■ **PROBLEM**: The lines to be extracted run from the start of the listing through the line containing "return pieces"; copy them exactly and nothing else.

───

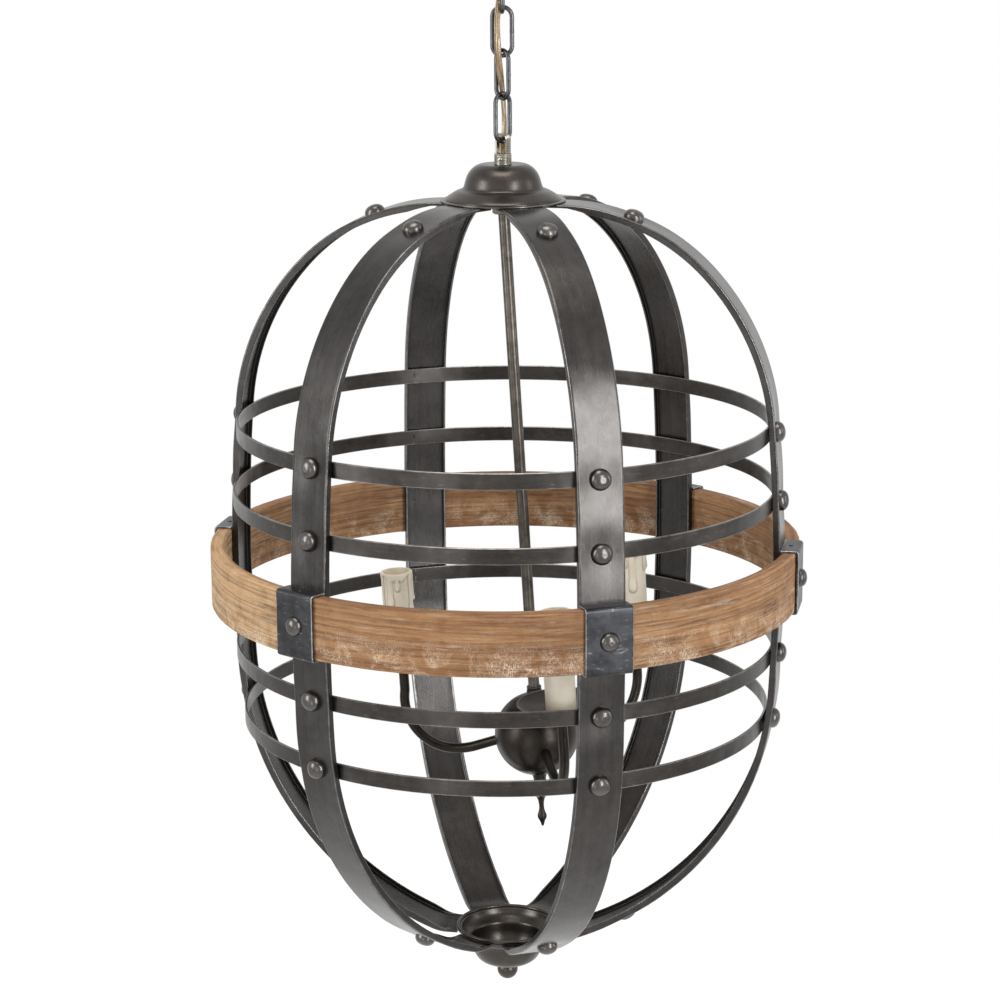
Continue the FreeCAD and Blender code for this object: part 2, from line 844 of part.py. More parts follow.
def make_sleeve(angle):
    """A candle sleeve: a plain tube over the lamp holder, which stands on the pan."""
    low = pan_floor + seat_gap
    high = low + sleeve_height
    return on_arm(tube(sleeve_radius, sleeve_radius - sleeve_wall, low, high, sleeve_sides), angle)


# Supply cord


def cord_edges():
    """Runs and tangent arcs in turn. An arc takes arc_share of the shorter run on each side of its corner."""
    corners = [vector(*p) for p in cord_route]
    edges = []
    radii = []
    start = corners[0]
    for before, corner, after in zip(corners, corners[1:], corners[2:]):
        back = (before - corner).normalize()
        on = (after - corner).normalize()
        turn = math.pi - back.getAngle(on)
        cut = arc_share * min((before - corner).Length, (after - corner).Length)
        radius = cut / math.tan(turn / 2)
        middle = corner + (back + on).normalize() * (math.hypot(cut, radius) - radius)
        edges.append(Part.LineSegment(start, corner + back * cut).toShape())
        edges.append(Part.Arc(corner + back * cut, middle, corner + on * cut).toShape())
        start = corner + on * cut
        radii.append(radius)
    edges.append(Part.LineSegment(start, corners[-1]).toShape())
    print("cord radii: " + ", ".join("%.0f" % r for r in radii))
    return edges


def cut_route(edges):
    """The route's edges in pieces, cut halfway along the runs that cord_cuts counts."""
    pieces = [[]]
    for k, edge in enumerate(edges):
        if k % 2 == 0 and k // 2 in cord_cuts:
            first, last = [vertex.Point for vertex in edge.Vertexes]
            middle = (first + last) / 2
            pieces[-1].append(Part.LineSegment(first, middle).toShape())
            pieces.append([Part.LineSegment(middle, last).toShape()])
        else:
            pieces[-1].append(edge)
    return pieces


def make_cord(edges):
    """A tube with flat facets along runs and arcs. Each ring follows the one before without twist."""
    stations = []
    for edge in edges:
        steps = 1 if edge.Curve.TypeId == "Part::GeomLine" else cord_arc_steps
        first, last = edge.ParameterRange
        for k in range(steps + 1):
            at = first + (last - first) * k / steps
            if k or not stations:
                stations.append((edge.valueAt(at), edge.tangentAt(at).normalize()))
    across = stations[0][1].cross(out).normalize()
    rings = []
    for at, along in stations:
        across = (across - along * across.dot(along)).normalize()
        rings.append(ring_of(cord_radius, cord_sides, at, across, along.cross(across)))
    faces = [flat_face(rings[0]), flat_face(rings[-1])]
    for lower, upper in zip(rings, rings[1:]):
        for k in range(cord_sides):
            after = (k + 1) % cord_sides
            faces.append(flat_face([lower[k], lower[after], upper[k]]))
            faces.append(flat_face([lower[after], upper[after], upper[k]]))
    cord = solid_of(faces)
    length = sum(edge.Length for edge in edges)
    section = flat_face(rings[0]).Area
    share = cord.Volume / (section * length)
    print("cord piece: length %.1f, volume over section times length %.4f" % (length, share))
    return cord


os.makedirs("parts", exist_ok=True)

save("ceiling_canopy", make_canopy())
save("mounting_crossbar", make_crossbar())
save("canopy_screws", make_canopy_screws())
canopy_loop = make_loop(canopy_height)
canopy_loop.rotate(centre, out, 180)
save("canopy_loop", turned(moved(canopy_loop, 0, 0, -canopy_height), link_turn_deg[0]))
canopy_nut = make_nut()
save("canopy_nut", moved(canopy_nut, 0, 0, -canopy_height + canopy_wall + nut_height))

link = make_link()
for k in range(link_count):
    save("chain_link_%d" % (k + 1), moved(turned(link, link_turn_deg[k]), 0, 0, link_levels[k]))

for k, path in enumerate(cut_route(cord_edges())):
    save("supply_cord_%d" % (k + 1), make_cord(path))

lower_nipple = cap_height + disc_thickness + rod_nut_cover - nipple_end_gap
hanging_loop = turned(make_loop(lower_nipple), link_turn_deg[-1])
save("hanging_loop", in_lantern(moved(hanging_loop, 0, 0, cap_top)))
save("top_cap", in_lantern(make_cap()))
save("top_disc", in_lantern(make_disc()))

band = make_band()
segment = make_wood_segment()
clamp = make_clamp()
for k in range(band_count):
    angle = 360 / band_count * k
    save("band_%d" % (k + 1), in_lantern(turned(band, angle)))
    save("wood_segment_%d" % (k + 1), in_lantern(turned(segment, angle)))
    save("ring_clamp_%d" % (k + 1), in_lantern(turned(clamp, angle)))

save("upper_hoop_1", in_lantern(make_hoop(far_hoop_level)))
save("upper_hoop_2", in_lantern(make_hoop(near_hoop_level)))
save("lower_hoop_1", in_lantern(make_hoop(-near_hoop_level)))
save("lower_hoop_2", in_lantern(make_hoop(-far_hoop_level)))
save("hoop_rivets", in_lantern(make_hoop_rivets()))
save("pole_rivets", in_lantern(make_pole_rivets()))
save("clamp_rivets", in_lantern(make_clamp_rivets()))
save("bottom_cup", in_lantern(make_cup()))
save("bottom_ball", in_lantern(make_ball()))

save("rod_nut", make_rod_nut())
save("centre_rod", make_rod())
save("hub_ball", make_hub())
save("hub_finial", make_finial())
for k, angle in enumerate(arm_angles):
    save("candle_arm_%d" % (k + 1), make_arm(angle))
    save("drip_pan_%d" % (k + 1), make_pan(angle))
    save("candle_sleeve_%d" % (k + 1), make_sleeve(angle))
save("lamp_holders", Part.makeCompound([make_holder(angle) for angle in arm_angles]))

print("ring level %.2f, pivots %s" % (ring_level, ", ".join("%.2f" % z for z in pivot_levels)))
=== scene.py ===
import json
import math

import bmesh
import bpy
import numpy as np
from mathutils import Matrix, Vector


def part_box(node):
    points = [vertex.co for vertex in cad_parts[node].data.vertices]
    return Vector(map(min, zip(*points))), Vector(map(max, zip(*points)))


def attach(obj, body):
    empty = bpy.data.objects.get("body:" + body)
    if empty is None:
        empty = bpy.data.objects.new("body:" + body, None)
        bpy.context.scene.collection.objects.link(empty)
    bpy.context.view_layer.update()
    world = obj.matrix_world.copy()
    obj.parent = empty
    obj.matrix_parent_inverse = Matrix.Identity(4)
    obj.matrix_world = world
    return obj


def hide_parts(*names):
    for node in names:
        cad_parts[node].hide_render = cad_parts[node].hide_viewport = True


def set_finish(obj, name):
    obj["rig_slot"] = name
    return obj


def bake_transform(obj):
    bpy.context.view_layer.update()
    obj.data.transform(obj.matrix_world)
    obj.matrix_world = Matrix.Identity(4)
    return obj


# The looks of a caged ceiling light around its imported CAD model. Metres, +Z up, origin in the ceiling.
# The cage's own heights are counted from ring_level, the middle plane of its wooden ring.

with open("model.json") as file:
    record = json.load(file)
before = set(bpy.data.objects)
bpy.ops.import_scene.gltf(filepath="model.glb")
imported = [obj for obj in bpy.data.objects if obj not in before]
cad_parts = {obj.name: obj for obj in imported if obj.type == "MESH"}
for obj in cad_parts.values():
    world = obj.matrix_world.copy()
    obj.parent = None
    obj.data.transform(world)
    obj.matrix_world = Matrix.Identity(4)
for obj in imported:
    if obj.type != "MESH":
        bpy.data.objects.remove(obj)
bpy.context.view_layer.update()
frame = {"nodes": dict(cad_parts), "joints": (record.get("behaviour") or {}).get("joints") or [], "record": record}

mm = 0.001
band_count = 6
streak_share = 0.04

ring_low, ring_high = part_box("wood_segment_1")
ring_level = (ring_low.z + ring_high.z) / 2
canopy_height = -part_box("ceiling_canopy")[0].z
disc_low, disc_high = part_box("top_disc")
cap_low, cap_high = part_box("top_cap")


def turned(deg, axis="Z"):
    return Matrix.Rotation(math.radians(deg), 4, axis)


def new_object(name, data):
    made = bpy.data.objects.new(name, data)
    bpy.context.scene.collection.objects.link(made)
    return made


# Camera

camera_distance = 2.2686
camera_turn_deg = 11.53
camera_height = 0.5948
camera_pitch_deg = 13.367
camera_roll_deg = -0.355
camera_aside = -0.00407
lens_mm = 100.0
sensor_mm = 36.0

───

■ **OUTPUT**:
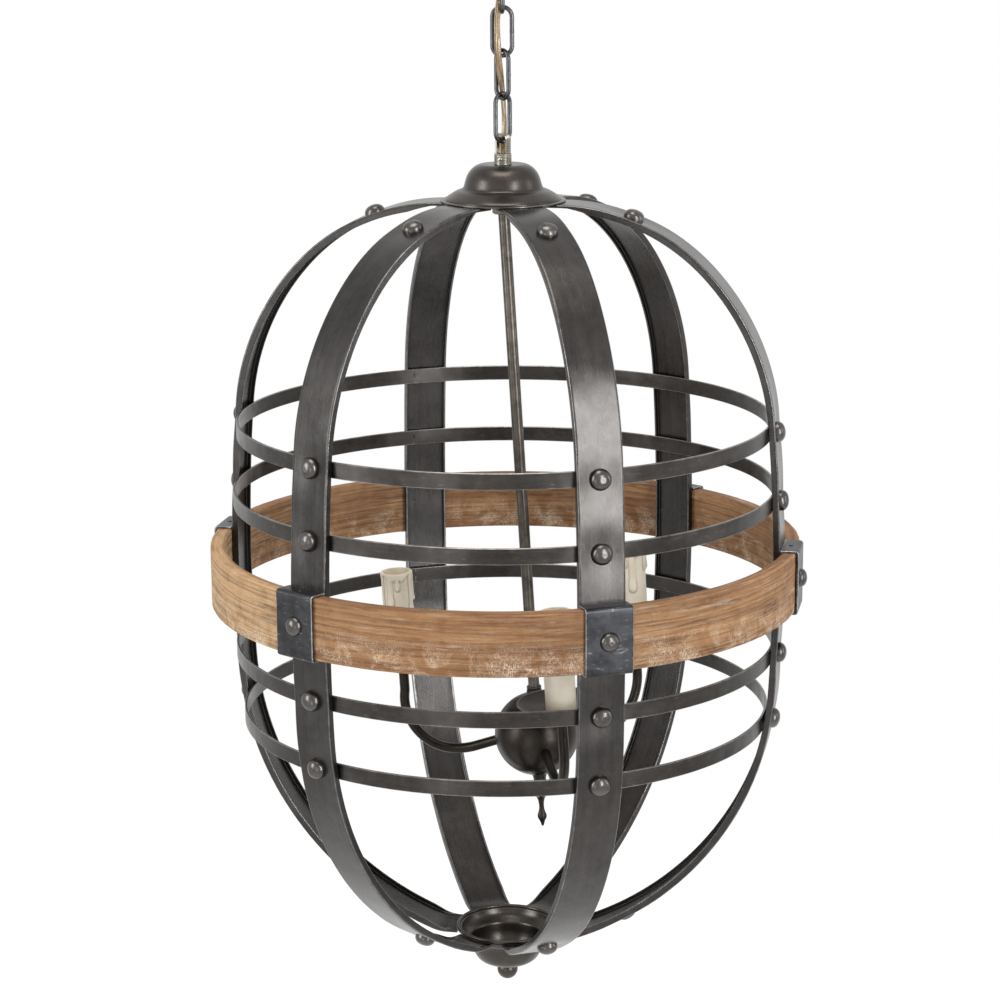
Continue the FreeCAD and Blender code for this object: part 2, from line 844 of part.py. More parts follow.
def make_sleeve(angle):
    """A candle sleeve: a plain tube over the lamp holder, which stands on the pan."""
    low = pan_floor + seat_gap
    high = low + sleeve_height
    return on_arm(tube(sleeve_radius, sleeve_radius - sleeve_wall, low, high, sleeve_sides), angle)


# Supply cord


def cord_edges():
    """Runs and tangent arcs in turn. An arc takes arc_share of the shorter run on each side of its corner."""
    corners = [vector(*p) for p in cord_route]
    edges = []
    radii = []
    start = corners[0]
    for before, corner, after in zip(corners, corners[1:], corners[2:]):
        back = (before - corner).normalize()
        on = (after - corner).normalize()
        turn = math.pi - back.getAngle(on)
        cut = arc_share * min((before - corner).Length, (after - corner).Length)
        radius = cut / math.tan(turn / 2)
        middle = corner + (back + on).normalize() * (math.hypot(cut, radius) - radius)
        edges.append(Part.LineSegment(start, corner + back * cut).toShape())
        edges.append(Part.Arc(corner + back * cut, middle, corner + on * cut).toShape())
        start = corner + on * cut
        radii.append(radius)
    edges.append(Part.LineSegment(start, corners[-1]).toShape())
    print("cord radii: " + ", ".join("%.0f" % r for r in radii))
    return edges


def cut_route(edges):
    """The route's edges in pieces, cut halfway along the runs that cord_cuts counts."""
    pieces = [[]]
    for k, edge in enumerate(edges):
        if k % 2 == 0 and k // 2 in cord_cuts:
            first, last = [vertex.Point for vertex in edge.Vertexes]
            middle = (first + last) / 2
            pieces[-1].append(Part.LineSegment(first, middle).toShape())
            pieces.append([Part.LineSegment(middle, last).toShape()])
        else:
            pieces[-1].append(edge)
    return pieces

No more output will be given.